Artist: Massive Attack
Label: Circa Records Limited
Summary: Beautifully understated, emotionally engaging, atmospheric.
I really like this album in the same way I really like Leftfield's
album Leftism: it takes reggae and dub sensibilities - mostly a deep
bass that envelopes you, coupled with generous use of the delay
effect - and updates them to a mid-nineties style that still sounds
Another similarity that Massive Attack have to Leftfield is that
they acknowledge the merits of songs over instrumental music without
tying themselves to a single vocalist. This frees both bands to
pick and choose from a variety of talented singers to bring a diverse
range of vocals to their albums, and Protection is no exception.

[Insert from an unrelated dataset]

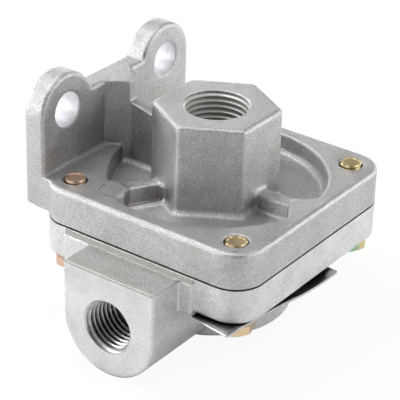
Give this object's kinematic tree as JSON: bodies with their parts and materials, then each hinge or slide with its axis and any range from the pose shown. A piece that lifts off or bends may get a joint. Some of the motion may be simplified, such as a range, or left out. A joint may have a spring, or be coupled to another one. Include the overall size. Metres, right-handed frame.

In contrast to Leftism, however, this is much more downtempo, laid
back and atmospheric. There are no pounding house beats - gentle
sounding drum machines like the CR-78 get more of a workout than the
more imposing TR-909 - and the synthesisers are used mostly to make
shimmering pads, strings and deep bass. While this makes Protection
excellent at providing ambience to a room, it's still got a lot of
sustenance to offer anyone who'll sit down and listen to it with
their full concentration.
Protection is a great example of how a little restraint can have a
big emotional impact. From the piano melodies in Weather Storm and
Heat Miser to the single note acid line in the background of the
title track, this sounds like an album that was finished only when
nothing else could have been taken out.
Massive Attack clearly know what popular music should be about: not
pigeonholing music into genres, and not getting the mix to sound as
loud as possible, but pairing music and words together to stir the
emotions. Protection is as atmospheric as King Tubby's best dubs,
yet as modern as Leftism. Unless you're adverse to modern music in
general, you'll probably find something you like here.